Upon clicking the search icon, users are presented with the advanced search interface of the database. The query starts with annotation and other basic analysis result of unigenes. Unigene and EST sequences from corresponding assemblies can be obtained individually or directly downloaded in bulk from the data module. For EST search, users can identify a unigene and its ESTs by inputting EST name or ID. For unigene search, users can enter a unigene name or annotation keywords, and detailed information, such as ORF length, GC content, EST linkage, unigene alignment, and unigene annotations will be presented in a result page. Hyperlinks provide as cross references for browsing definitions and associated components (such as KEGG pathway map, InterPro annotation, GO annotation, phylogenetic analysis of COG, and primary BLAST results). Users may search for keywords of function ontology, such as gene ontology number or terms, to find putative genes that possess specific functions as well as orthologous genes in other organisms. Alternatively, clients can choose appropriate definitions from public databases, including NCBI_NR, NCBI_NT, and Swiss_Prot. Links between the best BLAST hit to all unigenes and public databases were also established. A summary of BLAST hits and sequence alignment information from every BLAST analysis can be obtained upon clicking the link button. Furthermore, users can check for homologous genes between locust and the other invertebrate species whose genomic data are publicly available, through hyperlinks to these databases for tracing detailed information.
Discussion and conclusion
The current aim of constructing LocustDB is to provide a catalog of genes expressed in the locust tissues and cells according to anatomic and phenotypic features to promote molecular entomology research. It will be modified frequently to serve as a framework for incorporating new genomic and proteomic data from the locust itself as well as other orthopteran and hemimetabolous insects. The database will also be updated for new versions with new data and biological information collected from the relevant literature in an ongoing effort. As a note for future development of this database, we plan to transform LocustDB into an integrated knowledgebase hosting information from genomic, biology, and ecology studies on the locust as well as other insects.
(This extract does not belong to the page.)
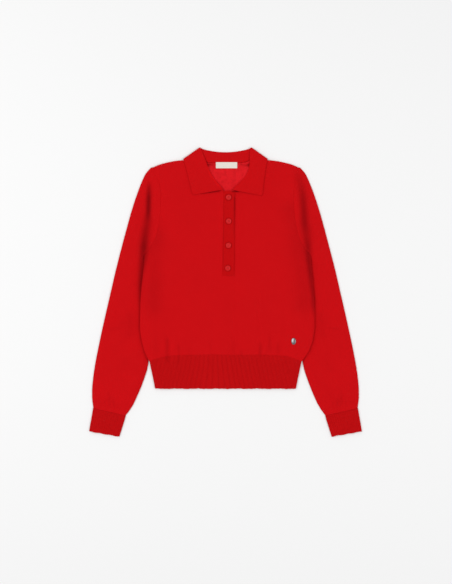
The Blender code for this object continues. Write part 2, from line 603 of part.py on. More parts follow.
def collar_station(seam, fold, edge, turn):
    """Points of the middle of the collar's wall across one station."""
    front_share = np.clip((FRONT_TURN - turn) / FRONT_TURN_OVER, 0, 1)
    outward = np.array([np.sign(fold[0]), OUTWARD_RISE]) / np.hypot(1, OUTWARD_RISE)
    to_seam, to_edge = seam - fold, edge - fold
    away = -(to_seam / np.linalg.norm(to_seam) + to_edge / np.linalg.norm(to_edge))
    away = away / np.linalg.norm(away)
    apex = fold - away * COLLAR_WALL / 2
    part = (COLLAR_WALL + GAP) * np.array([
        *(outward * np.sin(np.radians(turn))), np.cos(np.radians(turn))
    ])
    stand_front = front_bottom(*seam) + JERSEY / 2
    stand_z = COLLAR_LIFT + COLLAR_WALL / 2
    stand_z += (stand_front - stand_z) * front_share
    fall_back = COLLAR_WALL / 2
    at_fold = np.array([*(apex - away * COLLAR_ROLL), 0])

    def fall_height(x, y):
        lying = max(front_top(x, y) + COLLAR_WALL / 2 + LEAF_AIR, LEAF_HEIGHT)
        return fall_back + (lying - fall_back) * front_share

    fold_z = fall_height(*fold)
    stand_end = at_fold - part / 2
    stand_end[2] = stand_z
    fall_start = at_fold + part / 2
    fall_start[2] = fold_z
    points = [[*(seam + (stand_end[:2] - seam) * t), stand_z] for t in STAND_STEPS]
    points += [stand_end, [*apex, (stand_z + fold_z) / 2], fall_start]
    for t in FALL_STEPS:
        x, y = fall_start[:2] + (edge - fall_start[:2]) * t
        points.append([x, y, fall_height(x, y)])
    return np.array(points, float)


def make_collar(finish):
    """The strip's middle surface through its stations, thickened both ways."""
    rows = []
    for seam_x, seam_y, fold_x, fold_y, edge_x, edge_y, turn in COLLAR:
        seam, fold, edge = (seam_x, seam_y), (fold_x, fold_y), (edge_x, edge_y)
        rows.append(collar_station(*(np.array(p, float) for p in (seam, fold, edge)), turn))
    middle = np.array(rows)
    along = np.gradient(middle, axis=0)
    across = np.gradient(middle, axis=1)
    normal = np.cross(along, across)
    normal /= np.linalg.norm(normal, axis=-1, keepdims=True)
    half = normal * COLLAR_WALL / 2
    wall("collar", middle + half, middle - half, finish)


def make_plackets(finish):
    """The lower placket fills the slit, and the upper one turns out of it and lies over both."""
    y = BODY_ROWS["slit"][(BODY_ROWS["slit"] >= SLIT_FOOT - 0.1) & (BODY_ROWS["slit"] <= SLIT_TOP)]
    y = y[:, None].copy()
    left, right = neck_edge(LEFT, y), neck_edge(RIGHT, y)
    y[0] += GAP
    y[-1] = PLACKET_TOP
    lower = np.array([0.0, 0.5, 1.0])[None, :]
    lower_left = left + PLACKET_TURN + PLACKET_CLEAR
    x = lower_left + (right - GAP - lower_left) * lower
    bottom = front_bottom(x, y)
    wall("placket_under", grid(x, y, bottom + JERSEY), grid(x, y, bottom), finish)
    ends = np.array([0.0, 0.0, 0.0, 1.0, 1.0])[None, :]
    shift = (GAP, PLACKET_TURN / 2, PLACKET_TURN, -PLACKET_TURN, PLACKET_LAP)
    shift = np.array(shift)[None, :]
    rise = (JERSEY + GAP) * np.array([0.0, 0.7, 1.0, 1.0, 1.0])[None, :]
    x = left + (right - left) * ends + shift
    bottom = front_bottom(x, y) + rise
    wall("placket_over", grid(x, y, bottom + PLACKET_WALL), grid(x, y, bottom), finish)


def lay_on(made, spot, height, spread):
    """Place a small hard piece on the cloth, tilted as the cloth is.

    height gives the cloth's top at x and y, and spread is half the piece's width.
    """
    x, y = spot
    slope_x = (height(x + spread, y) - height(x - spread, y)) / (2 * spread)
    slope_y = (height(x, y + spread) - height(x, y - spread)) / (2 * spread)
    turn = np.linspace(0, 2 * np.pi, 13)
    a, b = spread * np.cos(turn), spread * np.sin(turn)
    a[-1] = b[-1] = 0
    z = np.max(height(x + a, y + b) - slope_x * a - slope_y * b) + HARD_GAP
    made.location = Vector((x, y, float(z))) * MM
    up = Vector((-float(slope_x), -float(slope_y), 1))
    made.rotation_mode = "QUATERNION"
    made.rotation_quaternion = Vector((0, 0, 1)).rotation_difference(up)


def turned(name, profile, finish):
    """A piece turned about Z from a profile of (radius, height), outer side top to bottom."""
    mesh = bpy.data.meshes.new(name)
    points = [(radius * MM, 0, height * MM) for radius, height in profile]
    mesh.from_pydata(points, [(i, i + 1) for i in range(len(points) - 1)], [])
    made = place(name, mesh, finish)
    spin = made.modifiers.new("turn", "SCREW")
    spin.steps = spin.render_steps = TURN_STEPS
    spin.use_merge_vertices = True
    spin.merge_threshold = 0.00001
    spin.use_smooth_shade = True
    return made


def make_buttons(finish):
    """Four sewn-through buttons with a raised rim and four holes."""
    profile = (
        (0, 1.3), (3.7, 1.3), (4.5, 2.1), (5.5, BUTTON_HEIGHT), (6.2, 1.5),
        (BUTTON_RADIUS, 0.9), (5.7, 0), (0, 0),
    )
    drill = bpy.data.meshes.new("button_holes")
    holes = bmesh.new()
    for a in (-HOLE_SPREAD, HOLE_SPREAD):
        for b in (-HOLE_SPREAD, HOLE_SPREAD):
            made = bmesh.ops.create_cone(
                holes, cap_ends=True, segments=6, radius1=HOLE_RADIUS * MM,
                radius2=HOLE_RADIUS * MM, depth=8 * MM,
            )
            bmesh.ops.translate(holes, verts=made["verts"], vec=Vector((a, b, 0)) * MM)
    holes.to_mesh(drill)
    holes.free()

    def height(x, y):
        return front_bottom(x, y) + JERSEY + GAP + PLACKET_WALL

    for number, spot in enumerate(BUTTONS, 1):
        button = turned(f"button_{number}", profile, finish)
        lay_on(button, spot, height, BUTTON_RADIUS * 0.8)
        cutter = bpy.data.objects.new(f"button_holes_{number}", drill)
        bpy.data.collections["cutters"].objects.link(cutter)
        cutter.parent = button
        cutter.display_type = "WIRE"
        cutter.hide_render = True
        cut = button.modifiers.new("holes", "BOOLEAN")
        cut.operation = "DIFFERENCE"
        cut.object = cutter


def make_stud(finish):
    """A small plain oval plate, domed, on the front near the hem."""
    dome = ((0, 1), (0.55, 0.9), (0.9, 0.55), (1, 0.125), (0.96, 0), (0, 0))
    profile = [(radius * STUD_HALF_WIDTH, height * STUD_HEIGHT) for radius, height in dome]
    stud = turned("metal_stud", profile, finish)
    stud.scale = (1, STUD_HALF_LENGTH / STUD_HALF_WIDTH, 1)
    lay_on(stud, STUD_SPOT, front_top, STUD_HALF_WIDTH)


def make_label(finish):
    """A blank neck label over the seam of the back and the collar's stand."""
    x = np.linspace(*LABEL_X, 5)[None, :]
    y = np.array(LABEL_Y)[:, None]
    on_back = COLLAR_LIFT + JERSEY + LABEL_GAP
    on_stand = COLLAR_LIFT + COLLAR_WALL + LABEL_GAP
    bottom = np.array([on_back, on_stand, on_stand])[:, None]
    wall("neck_label", grid(x, y, bottom + LABEL_WALL), grid(x, y, bottom), finish)


def main():
    for old in list(bpy.data.objects):
        bpy.data.objects.remove(old)
    for name in ("collared_sweater", "cutters"):
        bpy.context.scene.collection.children.link(bpy.data.collections.new(name))

    knit = material("red knit", (200, 15, 20), 0.9, sheen=0.3)
    rib = material("red rib knit", (185, 12, 14), 0.9, sheen=0.3)
    placket = material("red placket knit", (178, 9, 12), 0.9, sheen=0.2)
    button = material("red button plastic", (190, 30, 36), 0.35)
    tape = material("off-white label tape", (235, 235, 225), 0.8)
    metal = material("plain silver metal", (190, 190, 192), 0.3, metallic=1.0)

    make_front(knit)
    make_back(knit)
    for side in (LEFT, RIGHT):
        make_sleeve(side, knit)
        make_cuff(side, rib)
    make_waistband(rib)
    make_collar(rib)
    make_plackets(placket)
    make_buttons(button)
    make_label(tape)
    make_stud(metal)


main()
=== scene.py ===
# %% [markdown]
# # A knitted polo sweater, laid flat
#
# The sweater lies on its back, front up, and the camera looks straight down on it. The packed
# model is loaded first as a fixed frame: every panel, band and button is there at its real size
# and place. Each cell below then makes one piece as fine cloth over its plain solid.

# %% Load the frame
import json
from contextlib import contextmanager
from functools import cache, partial
from math import ceil, cos, exp, pi, radians, sin, tau

import bpy
import numpy as np
from mathutils import Matrix, Vector, noise
from mathutils.bvhtree import BVHTree

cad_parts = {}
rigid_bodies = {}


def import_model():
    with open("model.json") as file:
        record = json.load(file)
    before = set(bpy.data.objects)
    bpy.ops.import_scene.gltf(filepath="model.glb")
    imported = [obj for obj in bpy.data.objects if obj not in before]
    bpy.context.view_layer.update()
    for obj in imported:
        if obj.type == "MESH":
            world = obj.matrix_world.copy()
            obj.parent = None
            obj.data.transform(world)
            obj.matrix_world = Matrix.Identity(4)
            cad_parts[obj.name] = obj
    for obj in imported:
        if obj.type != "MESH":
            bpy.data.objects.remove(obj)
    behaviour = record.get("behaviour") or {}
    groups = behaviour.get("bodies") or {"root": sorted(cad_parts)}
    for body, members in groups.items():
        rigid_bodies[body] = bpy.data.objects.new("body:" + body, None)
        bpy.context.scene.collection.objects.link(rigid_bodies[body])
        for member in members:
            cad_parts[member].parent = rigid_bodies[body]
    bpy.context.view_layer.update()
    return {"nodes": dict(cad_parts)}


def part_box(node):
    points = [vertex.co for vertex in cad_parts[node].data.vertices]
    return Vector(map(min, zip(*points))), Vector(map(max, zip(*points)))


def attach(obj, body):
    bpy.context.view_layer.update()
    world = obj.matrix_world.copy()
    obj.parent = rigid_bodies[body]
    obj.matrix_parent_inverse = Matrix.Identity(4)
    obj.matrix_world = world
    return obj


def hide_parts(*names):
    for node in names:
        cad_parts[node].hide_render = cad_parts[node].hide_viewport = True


for old in list(bpy.data.objects):
    bpy.data.objects.remove(old)
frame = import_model()
MM = 0.001
print("nodes:", sorted(frame["nodes"]))

# %% [markdown]
# ## Small helpers
#
# Operators act on whatever is selected, so a helper selects just the piece in hand. Another adds
# one modifier and applies it at once, which keeps every finished piece a plain mesh. Two marks are
# kept on the points of cloth. One is shade painted into the cloth's colour there, where creases,
# folds and edges would lie in shadow, with light painted where it is negative. "under" is 0 on the
# top, 1 on the underside and 0.5 on a fold between them.


# %% Select, edit, apply
def take(*pieces):
    """Select these objects alone, and make the last one active."""
    bpy.ops.object.select_all(action="DESELECT")
    for piece in pieces:
        piece.select_set(True)
    bpy.context.view_layer.objects.active = pieces[-1]


@contextmanager
def editing(piece, kind="VERT"):
    """Edit mode on one piece, where its vertices or its faces are what is selected."""
    take(piece)
    bpy.context.tool_settings.mesh_select_mode = [kind == k for k in ("VERT", "EDGE", "FACE")]
    bpy.ops.object.mode_set(mode="EDIT")
    yield
    bpy.ops.object.mode_set(mode="OBJECT")


def call_it(name):
    """Name the object that was added last."""
    piece = bpy.context.object
    piece.name = piece.data.name = name
    return piece


def apply_modifier(piece, kind, **settings):
    """Add a modifier of this kind with these settings, and apply it."""
    take(piece)
    bpy.ops.object.modifier_add(type=kind)
    modifier = piece.modifiers[-1]
    for name, value in settings.items():
        setattr(modifier, name, value)
    bpy.ops.object.modifier_apply(modifier=modifier.name)


def smooth(piece, angle=50):
    take(piece)
    bpy.ops.object.shade_smooth_by_angle(angle=radians(angle))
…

Availability and requirements
LocustDB is maintained at the Beijing Genomics Institute and Institute of Zoology, Chinese Academy of Science. It is freely available at http://locustdb.genomics.org.cn/ by using web browsers. An e-mail message addressed to firstname.lastname@example.org may also be used for comments, corrections, and data submission. This database is freely available for download in the download entry.
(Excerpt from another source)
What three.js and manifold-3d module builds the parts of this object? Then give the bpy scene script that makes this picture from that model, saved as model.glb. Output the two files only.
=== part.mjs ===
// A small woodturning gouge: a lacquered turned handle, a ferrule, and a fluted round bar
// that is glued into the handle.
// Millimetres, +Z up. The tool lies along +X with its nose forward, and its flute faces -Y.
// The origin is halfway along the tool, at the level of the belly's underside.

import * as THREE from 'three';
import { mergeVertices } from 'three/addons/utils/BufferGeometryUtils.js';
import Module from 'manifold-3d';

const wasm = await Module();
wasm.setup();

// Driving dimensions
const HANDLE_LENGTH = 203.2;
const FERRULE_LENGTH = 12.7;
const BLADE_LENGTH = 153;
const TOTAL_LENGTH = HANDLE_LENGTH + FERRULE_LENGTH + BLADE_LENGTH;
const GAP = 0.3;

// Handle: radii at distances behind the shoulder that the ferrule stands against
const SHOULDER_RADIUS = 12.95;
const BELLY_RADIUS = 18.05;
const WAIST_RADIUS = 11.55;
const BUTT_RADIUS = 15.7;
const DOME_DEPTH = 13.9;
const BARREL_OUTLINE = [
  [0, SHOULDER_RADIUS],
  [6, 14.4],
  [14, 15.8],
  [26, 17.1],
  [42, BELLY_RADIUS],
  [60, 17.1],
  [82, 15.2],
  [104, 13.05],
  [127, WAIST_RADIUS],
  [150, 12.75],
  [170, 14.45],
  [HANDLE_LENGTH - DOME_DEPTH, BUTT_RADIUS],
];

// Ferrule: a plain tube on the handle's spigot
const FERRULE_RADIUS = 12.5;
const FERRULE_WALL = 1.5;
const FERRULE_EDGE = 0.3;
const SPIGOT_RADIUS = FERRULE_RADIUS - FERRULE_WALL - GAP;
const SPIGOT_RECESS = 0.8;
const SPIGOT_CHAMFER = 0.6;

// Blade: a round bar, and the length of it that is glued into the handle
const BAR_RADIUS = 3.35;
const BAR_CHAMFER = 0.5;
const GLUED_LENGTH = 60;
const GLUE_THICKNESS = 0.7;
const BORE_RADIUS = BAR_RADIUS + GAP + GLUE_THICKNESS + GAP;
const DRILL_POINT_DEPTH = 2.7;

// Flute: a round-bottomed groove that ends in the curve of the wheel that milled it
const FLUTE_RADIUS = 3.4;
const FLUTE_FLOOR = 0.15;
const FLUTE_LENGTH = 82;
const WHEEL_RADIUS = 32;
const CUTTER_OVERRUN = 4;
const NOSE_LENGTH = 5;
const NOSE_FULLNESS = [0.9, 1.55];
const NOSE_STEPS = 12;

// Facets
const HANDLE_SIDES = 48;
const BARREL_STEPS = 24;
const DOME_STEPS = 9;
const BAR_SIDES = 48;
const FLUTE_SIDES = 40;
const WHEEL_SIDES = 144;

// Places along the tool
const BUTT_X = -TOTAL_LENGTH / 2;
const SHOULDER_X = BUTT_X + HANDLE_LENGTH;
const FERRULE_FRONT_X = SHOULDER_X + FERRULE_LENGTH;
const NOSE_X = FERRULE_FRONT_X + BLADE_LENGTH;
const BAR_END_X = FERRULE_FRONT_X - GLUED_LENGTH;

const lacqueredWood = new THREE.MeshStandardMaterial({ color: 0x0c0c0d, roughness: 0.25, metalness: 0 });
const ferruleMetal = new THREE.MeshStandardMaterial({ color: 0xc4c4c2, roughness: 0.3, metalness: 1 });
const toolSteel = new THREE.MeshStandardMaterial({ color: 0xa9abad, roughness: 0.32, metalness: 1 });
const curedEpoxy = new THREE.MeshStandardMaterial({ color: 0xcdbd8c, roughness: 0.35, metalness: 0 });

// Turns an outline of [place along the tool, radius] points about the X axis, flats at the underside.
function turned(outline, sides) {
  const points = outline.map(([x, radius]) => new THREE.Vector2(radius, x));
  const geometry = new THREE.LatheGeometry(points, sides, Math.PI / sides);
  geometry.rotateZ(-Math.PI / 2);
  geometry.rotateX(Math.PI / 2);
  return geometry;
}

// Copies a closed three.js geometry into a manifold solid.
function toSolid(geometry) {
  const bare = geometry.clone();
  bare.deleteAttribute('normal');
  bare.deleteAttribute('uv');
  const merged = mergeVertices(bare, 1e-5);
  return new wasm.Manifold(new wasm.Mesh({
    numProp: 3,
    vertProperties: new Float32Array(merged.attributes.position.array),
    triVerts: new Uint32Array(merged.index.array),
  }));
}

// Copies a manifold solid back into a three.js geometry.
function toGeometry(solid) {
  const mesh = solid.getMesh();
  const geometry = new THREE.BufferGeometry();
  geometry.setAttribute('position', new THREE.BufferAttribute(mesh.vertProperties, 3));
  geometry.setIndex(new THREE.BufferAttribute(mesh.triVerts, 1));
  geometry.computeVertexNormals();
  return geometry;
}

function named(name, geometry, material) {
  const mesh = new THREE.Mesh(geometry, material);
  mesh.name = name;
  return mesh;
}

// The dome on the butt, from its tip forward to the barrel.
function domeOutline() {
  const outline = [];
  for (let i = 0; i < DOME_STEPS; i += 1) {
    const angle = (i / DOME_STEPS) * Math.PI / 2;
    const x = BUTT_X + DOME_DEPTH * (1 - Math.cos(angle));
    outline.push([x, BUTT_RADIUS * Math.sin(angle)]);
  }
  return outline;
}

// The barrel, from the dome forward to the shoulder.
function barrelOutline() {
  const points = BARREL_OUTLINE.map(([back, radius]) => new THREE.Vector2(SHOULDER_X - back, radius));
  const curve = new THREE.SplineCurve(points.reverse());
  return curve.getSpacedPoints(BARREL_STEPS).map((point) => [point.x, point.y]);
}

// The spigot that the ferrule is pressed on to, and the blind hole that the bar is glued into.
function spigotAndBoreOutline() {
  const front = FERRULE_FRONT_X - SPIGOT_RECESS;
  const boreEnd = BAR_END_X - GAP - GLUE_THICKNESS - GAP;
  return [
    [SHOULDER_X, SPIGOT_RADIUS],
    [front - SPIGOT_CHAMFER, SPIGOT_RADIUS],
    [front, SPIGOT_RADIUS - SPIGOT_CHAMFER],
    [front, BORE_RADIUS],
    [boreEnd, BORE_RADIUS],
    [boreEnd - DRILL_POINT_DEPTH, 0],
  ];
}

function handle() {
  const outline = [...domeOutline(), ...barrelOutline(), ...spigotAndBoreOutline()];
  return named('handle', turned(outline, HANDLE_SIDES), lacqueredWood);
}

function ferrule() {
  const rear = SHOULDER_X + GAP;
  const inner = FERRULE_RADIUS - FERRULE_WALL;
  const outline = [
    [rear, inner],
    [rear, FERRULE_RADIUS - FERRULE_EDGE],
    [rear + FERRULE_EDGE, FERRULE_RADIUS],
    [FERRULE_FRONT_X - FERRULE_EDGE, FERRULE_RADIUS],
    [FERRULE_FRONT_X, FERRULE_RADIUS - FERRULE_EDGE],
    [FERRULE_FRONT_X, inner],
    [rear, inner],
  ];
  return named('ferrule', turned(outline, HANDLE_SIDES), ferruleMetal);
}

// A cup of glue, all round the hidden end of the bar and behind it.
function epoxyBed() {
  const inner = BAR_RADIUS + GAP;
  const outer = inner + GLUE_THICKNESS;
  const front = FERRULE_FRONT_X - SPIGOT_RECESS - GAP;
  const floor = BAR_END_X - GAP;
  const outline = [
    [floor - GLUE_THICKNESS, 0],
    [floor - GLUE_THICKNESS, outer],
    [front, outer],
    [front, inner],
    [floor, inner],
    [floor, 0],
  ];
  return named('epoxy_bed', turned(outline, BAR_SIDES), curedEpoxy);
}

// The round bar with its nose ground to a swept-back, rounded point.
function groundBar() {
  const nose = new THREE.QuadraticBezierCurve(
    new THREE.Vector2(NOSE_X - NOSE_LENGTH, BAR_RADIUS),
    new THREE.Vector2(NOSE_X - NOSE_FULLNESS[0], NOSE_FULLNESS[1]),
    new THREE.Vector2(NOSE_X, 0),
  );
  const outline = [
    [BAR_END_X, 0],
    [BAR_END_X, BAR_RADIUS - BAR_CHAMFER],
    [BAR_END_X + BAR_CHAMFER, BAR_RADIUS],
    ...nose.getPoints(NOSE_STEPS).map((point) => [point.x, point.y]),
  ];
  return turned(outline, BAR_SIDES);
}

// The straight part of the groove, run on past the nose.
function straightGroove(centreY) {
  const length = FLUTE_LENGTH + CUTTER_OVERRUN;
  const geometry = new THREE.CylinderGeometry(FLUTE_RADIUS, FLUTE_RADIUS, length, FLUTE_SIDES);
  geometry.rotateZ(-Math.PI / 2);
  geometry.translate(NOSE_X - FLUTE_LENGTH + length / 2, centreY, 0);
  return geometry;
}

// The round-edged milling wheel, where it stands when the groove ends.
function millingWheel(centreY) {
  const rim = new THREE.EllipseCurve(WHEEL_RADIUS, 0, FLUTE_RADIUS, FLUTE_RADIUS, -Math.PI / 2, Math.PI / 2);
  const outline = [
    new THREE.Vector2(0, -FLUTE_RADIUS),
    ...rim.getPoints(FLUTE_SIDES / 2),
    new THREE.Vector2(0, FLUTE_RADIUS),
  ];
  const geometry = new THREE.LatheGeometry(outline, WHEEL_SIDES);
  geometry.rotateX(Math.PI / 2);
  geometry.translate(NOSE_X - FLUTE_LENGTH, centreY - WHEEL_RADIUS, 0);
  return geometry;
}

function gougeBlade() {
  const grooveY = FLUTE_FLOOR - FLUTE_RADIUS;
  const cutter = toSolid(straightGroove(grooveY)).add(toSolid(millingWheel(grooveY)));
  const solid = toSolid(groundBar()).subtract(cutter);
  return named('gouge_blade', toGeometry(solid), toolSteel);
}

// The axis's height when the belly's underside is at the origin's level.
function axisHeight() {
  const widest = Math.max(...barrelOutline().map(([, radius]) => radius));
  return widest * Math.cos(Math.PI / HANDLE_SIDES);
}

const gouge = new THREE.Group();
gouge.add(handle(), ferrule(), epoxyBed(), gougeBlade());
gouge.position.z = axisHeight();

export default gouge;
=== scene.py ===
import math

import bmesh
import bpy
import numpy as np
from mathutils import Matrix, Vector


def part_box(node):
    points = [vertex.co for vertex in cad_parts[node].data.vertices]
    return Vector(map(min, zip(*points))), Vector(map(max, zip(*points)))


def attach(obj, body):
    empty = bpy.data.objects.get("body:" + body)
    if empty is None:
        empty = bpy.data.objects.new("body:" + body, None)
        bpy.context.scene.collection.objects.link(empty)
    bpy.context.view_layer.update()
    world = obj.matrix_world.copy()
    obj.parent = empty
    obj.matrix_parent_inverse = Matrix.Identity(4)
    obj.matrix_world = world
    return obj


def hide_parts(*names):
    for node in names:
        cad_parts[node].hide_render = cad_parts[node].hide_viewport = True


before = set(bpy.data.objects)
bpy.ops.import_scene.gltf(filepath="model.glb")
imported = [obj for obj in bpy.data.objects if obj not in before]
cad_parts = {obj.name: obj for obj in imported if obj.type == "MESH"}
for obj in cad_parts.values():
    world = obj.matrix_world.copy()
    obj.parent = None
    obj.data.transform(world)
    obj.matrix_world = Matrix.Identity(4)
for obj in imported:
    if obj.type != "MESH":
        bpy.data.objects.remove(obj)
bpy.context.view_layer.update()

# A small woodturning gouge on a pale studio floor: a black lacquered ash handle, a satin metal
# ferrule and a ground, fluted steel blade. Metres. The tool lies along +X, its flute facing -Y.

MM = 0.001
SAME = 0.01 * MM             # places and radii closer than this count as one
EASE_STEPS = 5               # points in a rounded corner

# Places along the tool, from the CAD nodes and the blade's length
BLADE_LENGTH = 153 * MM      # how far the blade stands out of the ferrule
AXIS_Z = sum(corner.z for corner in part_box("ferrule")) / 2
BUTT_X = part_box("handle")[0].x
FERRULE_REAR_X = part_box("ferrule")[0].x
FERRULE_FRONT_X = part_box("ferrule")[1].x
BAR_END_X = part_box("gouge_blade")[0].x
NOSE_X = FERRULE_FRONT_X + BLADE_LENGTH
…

This work is supported by the Ministry of Science and Technology, the People's Republic of China, (Project No: 2001AA222141, Project No: 2001CCA00400) and the Chinese Academy of Sciences (Project No: KSCX2-SW-317). We thank Jie Chen, Mingtao Dai, Zhengyi Fu, Yafeng Hu, Haibo Sun, Ximiao He and Jing Wang for their advices on database design and construction, and anonymous reviewers for valuable suggestions.